The report was sponsored by the Air France pilot union, the SPAF, and co-written by its president, a senior captain with the airline.

English media reports such as this from the London Daily Telegraph appear to have been written without reference to the detailed document and its sub sections, in French, the most critical of which (la perte au l’incoherence des vitesses) deals with the inadequacy of the Airbus and regulatory response to two very serious similar incidents involving Air Caraibes A330 flights the previous year, in which the pilots maintained control of their jets.

Since the disaster, Airbus has refused to discuss the criticisms of its procedures, and two other high-profile reports of pitot air-speed failings have been reported by America’s FAA involving a Delta A330 over the north Pacific and another mid-Atlantic incident involving Brazilian carrier TAM.

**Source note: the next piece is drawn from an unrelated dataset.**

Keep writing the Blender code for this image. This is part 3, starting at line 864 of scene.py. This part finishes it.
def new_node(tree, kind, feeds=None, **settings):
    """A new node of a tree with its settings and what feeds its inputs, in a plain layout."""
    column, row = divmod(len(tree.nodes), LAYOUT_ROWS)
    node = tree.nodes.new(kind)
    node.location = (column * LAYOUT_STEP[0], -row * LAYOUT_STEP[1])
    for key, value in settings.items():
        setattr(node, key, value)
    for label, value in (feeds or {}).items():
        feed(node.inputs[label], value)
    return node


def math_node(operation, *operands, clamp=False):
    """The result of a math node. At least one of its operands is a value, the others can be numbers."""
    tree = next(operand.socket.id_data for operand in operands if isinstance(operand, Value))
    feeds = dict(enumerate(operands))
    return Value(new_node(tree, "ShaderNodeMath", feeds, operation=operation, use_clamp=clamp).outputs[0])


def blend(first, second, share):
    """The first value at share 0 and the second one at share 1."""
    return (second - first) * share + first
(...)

The AF447 crash investigation has been hampered by the non-recovery of the two flight recorders, which could have provided a record of the cockpit conversations and aural warning messages and precise performance information.

However, a worldwide directive has since been made requiring all A330 operators using the Thales pitot tubes made in France to replace at least two of the three units used on this type of jet with US made BF Goodrich pitots, which are installed on all Qantas A330s.

The interim report found that AF447 appeared to have been intact and pointed straight ahead when it crashed belly first onto the surface of the sea with sufficient force to drive the floor of the cabin upwards.

Automated service messages received by Air France indicated that its pitots had iced up before the crash. The storm cells in the area in which it came down were considered sufficiently strong to pose a severe hazard to an airliner.

Civil proceedings, which could lead to charges and damages against Air France, Airbus and Thales, have also begun in Paris.